In Building on Equity, participants will learn how to include equitable practices in their classroom and support traditionally underserved students in becoming leaders of their own learning. Essential questions include: How do I shift dependent learners into independent learners? How does my own math identity and cultural background impact my classroom? The focus of day one is equitable classroom culture. Participants will reflect on how their math identity and mindsets impact student learning. They will begin working on a plan for Chapter 1 that creates an equitable classroom culture. The focus of day two and three is implementing equitable tasks. Participants will develop their use of the 5 Practices for Orchestrating Meaningful Mathematical Discussions and curate strategies for supporting all students in becoming leaders of their own learning. Participants will use an equity lens to reflect on and revise their Chapter 1 lesson plans.

Building on Assessment

In Building on Assessment, participants will apply assessment research and develop methods to provide feedback to students and inform equitable assessment decisions.

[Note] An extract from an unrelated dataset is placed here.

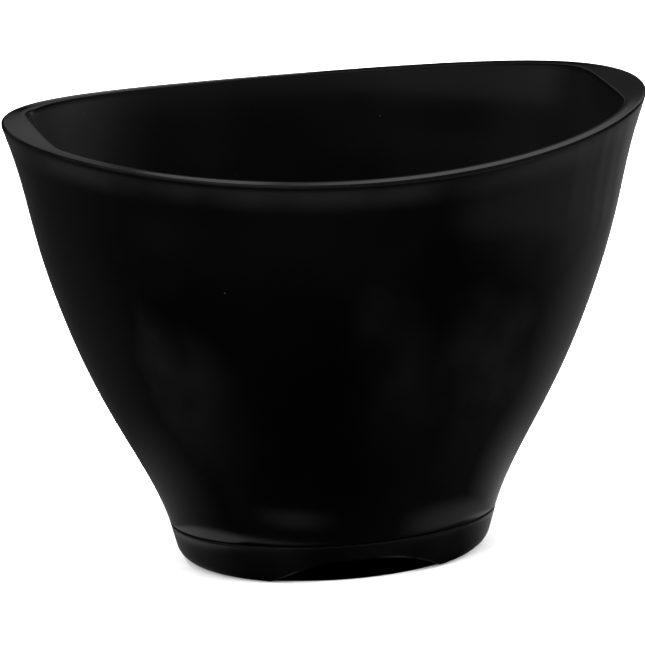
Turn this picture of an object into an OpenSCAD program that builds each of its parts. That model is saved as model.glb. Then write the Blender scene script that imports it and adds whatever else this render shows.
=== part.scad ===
// Oval hair colour bowl: a gloss plastic shell standing on a soft non-slip foot ring.
// Millimetres. +Z is up and +X runs along the bowl. The origin is the centre of the
// plane that the bowl rests on.

/* [Overall size] */
// Length over the lip, along X
bowl_len = 141.4; // [136:0.2:150]
// Width over the lip, as a share of the length
width_share = 0.72; // [0.6:0.01:0.9]
// Height of the lip at the two ends
end_h = 100.6; // [97:0.2:120]
// Height of the lip at the middle of the long sides
side_h = 95.2; // [90:0.2:96]

/* [Outer wall] */
// Length of the shell where it meets the foot ring
foot_len = 72.6; // [70:0.2:76]
// Height at which the wall leans out the most
swell_h = 30; // [27:1:34]
// Length of the shell at that height
swell_len = 92.6; // [88:0.2:98]
// Height at which the wall is steepest again, below the lip
neck_h = 84; // [76:1:86]
// Length of the shell at that height
neck_len = 131.8; // [124:0.2:134]
// Outward lean of the wall at the foot, in mm for each mm of height
foot_lean = 0.3; // [0.1:0.05:0.4]
// Outward lean of the wall where it leans out the most
swell_lean = 0.55; // [0.4:0.05:0.65]
// Outward lean of the wall below the lip
neck_lean = 0.2; // [0.1:0.05:0.3]
// Outward lean of the wall at the lip
lip_lean = 0.32; // [0.1:0.02:0.4]

/* [Shell] */
// Width of the flat top of the lip along the sides
lip_w = 3.8; // [3.2:0.2:5]
// Thickness of the wall
wall_t = 3; // [2.4:0.2:3.6]
// Distance between the straight edges that cross the inside of the two ends of the lip
flats_len = 126.8; // [124:0.2:128]
// Inward slope of the flat faces below those edges, in degrees from upright
flats_draft = 2; // [1:0.5:4]
// Thickness of the floor
floor_t = 4; // [2.5:0.5:6]
// Radius of the inside corner between the floor and the wall
corner_r = 8; // [4:1:10]

/* [Foot] */
// Height of the foot ring
ring_h = 9; // [8.5:0.5:11]
// Outward lean of the side of the ring, in mm for each mm of height
ring_lean = 0.25; // [0:0.05:0.3]
// Radius of the lower outer edge of the ring
ring_edge_r = 3.5; // [1:0.5:3.5]
// Chamfer on the upper outer edge of the ring, which leaves a groove under the shell
groove = 0.6; // [0.3:0.1:1]
// Length of the spigot under the shell that the ring is pushed onto
spigot_len = 64.4; // [62:0.2:65]
// How far the spigot reaches down into the ring
spigot_h = 3; // [2:0.25:3]
// Thickness of the wall of the spigot, which is also the width of the ledge under it
spigot_t = 2.8; // [2:0.2:4]
// Width of the arch in each long side of the ring, along the ground
arch_w = 38; // [20:1:40]
// Height of the arch
arch_h = 5; // [3:0.25:5]

/* [Hidden] */
$fn = 192;
// Free space left all round between the spigot and the ring.
gap = 0.05;
// Height of the stock above the lip and under the ring that the finishing cuts take away.
stock_h = 2;
span_steps = 9;
corner_steps = 6;

end_r = bowl_len / 2;
foot_r = foot_len / 2;
swell_r = swell_len / 2;
neck_r = neck_len / 2;
spigot_r = spigot_len / 2;
ledge_r = spigot_r - spigot_t;
spigot_z = ring_h - spigot_h;
floor_z = ring_h + floor_t;
top_z = end_h + stock_h;
cavity_z = top_z + stock_h;
// The inside is squeezed a little more than the outside, which keeps the wall even.
inner_share = (width_share * end_r - lip_w) / (end_r - lip_w);

// Radius of a circle through the ends of a chord and the top of its rise.
function arc_radius(chord, rise) = (chord^2 / 4 + rise^2) / (2 * rise);

// Points of a smooth span of wall between two stations. A station holds a radius, a
// height and the lean of the wall there. The first point is left out.
function span(low, high) = [
    for (i = [1 : span_steps])
        let (
            t = i / span_steps,
            s = 1 - t,
            h = high[1] - low[1],
            low_pull = low[0] + low[2] * h / 3,
            high_pull = high[0] - high[2] * h / 3
        )
        [
            s^3 * low[0] + 3 * s^2 * t * low_pull + 3 * s * t^2 * high_pull + t^3 * high[0],
            low[1] + t * h
        ]
];

// Points of a round corner that runs from a start, past an apex, to an end.
function corner(start, apex, end) = [
    for (i = [0 : corner_steps])
        let (t = i / corner_steps, s = 1 - t)
        s^2 * start + 2 * s * t * apex + t^2 * end
];

foot_station = [foot_r, ring_h, foot_lean];
swell_station = [swell_r, swell_h, swell_lean];
neck_station = [neck_r, neck_h, neck_lean];
lip_station = [end_r, end_h, lip_lean];

// The outside of the shell, from the foot up to the stock above the lip.
outer_wall = concat(
    [[foot_r, ring_h]],
    span(foot_station, swell_station),
    span(swell_station, neck_station),
    span(neck_station, lip_station),
    [[end_r + lip_lean * stock_h, top_z]]
);

// The inside of the shell: the wall keeps its thickness up to the neck, and then
// thickens up to the lip.
even_wall = [
    for (p = outer_wall)
        if (p[1] > floor_z + corner_r && p[1] <= neck_h)
            p - [wall_t, 0]
];
lip_wall = span(
    [neck_r - wall_t, neck_h, neck_lean],
    [end_r - lip_w, end_h, lip_lean]
);
inner_wall = concat(
    even_wall,
    lip_wall,
    [[end_r - lip_w + lip_lean * (cavity_z - end_h), cavity_z]]
);
inner_low = inner_wall[0];
inner_lean = (inner_wall[1][0] - inner_low[0]) / (inner_wall[1][1] - inner_low[1]);
inner_apex = [inner_low[0] - inner_lean * (inner_low[1] - floor_z), floor_z];
inner_corner = corner([inner_apex[0] - corner_r, floor_z], inner_apex, inner_low);

// A turned solid squeezed across the bowl, so that every level of it is an oval. It is
// made as two mirrored halves that meet on the XZ plane.
module oval_turned(outline, share) {
    for (side = [0, 1])
        mirror([0, side, 0])
            scale([1, share, 1])
                rotate_extrude(angle = 180)
                    polygon(outline);
}

// A round bar across the bowl, its axis at a height.
module cross_bar(r, z) {
    translate([0, 0, z])
        rotate([90, 0, 0])
            cylinder(r = r, h = 2 * bowl_len, center = true);
}

// The space between the flat faces inside the two ends of the lip.
module between_flats() {
    block_z = cavity_z + stock_h;
    low_x = flats_len / 2 - end_h * tan(flats_draft);
    high_x = flats_len / 2 + (block_z - end_h) * tan(flats_draft);
    rotate([90, 0, 0])
        linear_extrude(height = bowl_len, center = true)
            polygon([[-low_x, 0], [low_x, 0], [high_x, block_z], [-high_x, block_z]]);
}

module cavity() {
    intersection() {
        oval_turned(
            concat([[0, cavity_z], [0, floor_z]], inner_corner, inner_wall),
            inner_share
        );
        between_flats();
    }
}

// The bowl itself: wall, floor and lip in one moulding, with a spigot under the floor.
// The lip rises to its ends along a curved cut.
module bowl_shell() {
    lip_cut_r = arc_radius(bowl_len, end_h - side_h);
    spigot_outline = [[ledge_r, spigot_z], [spigot_r, spigot_z], [spigot_r, ring_h]];
    floor_outline = [[0, top_z], [0, ring_h], [ledge_r, ring_h]];
    color([0.03, 0.03, 0.033])
        difference() {
            oval_turned(concat(spigot_outline, outer_wall, floor_outline), width_share);
            cavity();
            cross_bar(lip_cut_r, side_h + lip_cut_r);
        }
}

// The soft ring that the bowl stands on. It is pushed over the spigot up to the shell,
// has a ledge under the spigot, and has an arch in each long side. Its underside is cut
// flat.
module foot_ring() {
    arch_r = arc_radius(arch_w, arch_h);
    ring_top = ring_h - gap;
    side_r = foot_r - ring_lean * (ring_h - ring_edge_r);
    color([0.05, 0.05, 0.052])
        difference() {
            oval_turned(concat(
                [[ledge_r, -stock_h], [side_r - ring_edge_r, -stock_h]],
                corner([side_r - ring_edge_r, 0], [side_r, 0], [side_r, ring_edge_r]),
                [
                    [foot_r - ring_lean * groove, ring_top - groove],
                    [foot_r - groove, ring_top],
                    [spigot_r + gap, ring_top],
                    [spigot_r + gap, spigot_z - gap],
                    [ledge_r, spigot_z - gap]
                ]
            ), width_share);
            cross_bar(arch_r, arch_h - arch_r);
            translate([-foot_r, -foot_r, -2 * stock_h])
                cube([foot_len, foot_len, 2 * stock_h]);
        }
}

bowl_shell();
foot_ring();
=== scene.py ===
"""Hair colour bowl: a gloss black shell on a soft foot ring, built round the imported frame.

Every length is in metres in the frame's own axes: +X along the bowl, +Z up, and the
origin in the middle of the plane that the bowl rests on.
"""

import math

import bpy
import numpy as np
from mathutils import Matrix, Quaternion, Vector
from mathutils.bvhtree import BVHTree


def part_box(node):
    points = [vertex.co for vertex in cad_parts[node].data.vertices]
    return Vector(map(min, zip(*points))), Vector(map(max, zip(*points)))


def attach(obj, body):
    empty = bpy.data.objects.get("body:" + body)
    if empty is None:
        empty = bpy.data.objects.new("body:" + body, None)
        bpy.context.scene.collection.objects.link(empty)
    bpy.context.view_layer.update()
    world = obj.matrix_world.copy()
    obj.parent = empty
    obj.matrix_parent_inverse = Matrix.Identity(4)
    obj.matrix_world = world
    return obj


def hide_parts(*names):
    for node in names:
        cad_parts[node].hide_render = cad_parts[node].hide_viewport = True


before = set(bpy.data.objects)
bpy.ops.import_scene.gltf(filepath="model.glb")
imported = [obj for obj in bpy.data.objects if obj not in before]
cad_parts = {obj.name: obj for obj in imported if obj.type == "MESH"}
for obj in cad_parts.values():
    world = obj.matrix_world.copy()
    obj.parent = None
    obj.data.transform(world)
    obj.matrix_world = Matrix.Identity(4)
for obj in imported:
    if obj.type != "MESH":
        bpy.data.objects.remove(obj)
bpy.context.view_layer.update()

MM = 0.001

# ---------------------------------------------------------------- measures from the frame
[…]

On day one, participants will align assessment practices with learning progressions and the principle of mastery over time as well as write assessment items. During day two, participants will develop rubrics, explore alternate types of assessment, and plan for implementation that supports student ownership. On the third day, participants will develop strategies to monitor progress and provide evidence of proficiency with identified mathematics content and practices. Participants will develop assessment action plans that will encourage continued collaboration within their learning community.

Building on Discourse

In Building on Discourse, participants will improve their ability to facilitate meaningful mathematical discourse. This learning experience will encourage participants to adjust their instructional practices in the areas of sharing math authority, developing independent learners, and the creation of equitable classroom environments. Participants will plan for student learning by using teaching practices such as posing purposeful questioning, supporting productive struggle, and facilitating meaningful mathematical discourse. In doing so, participants learn to support students collaboratively engaged with rich tasks with all elements of the Effective Mathematics Teaching Practices incorporated through intentional and reflective planning.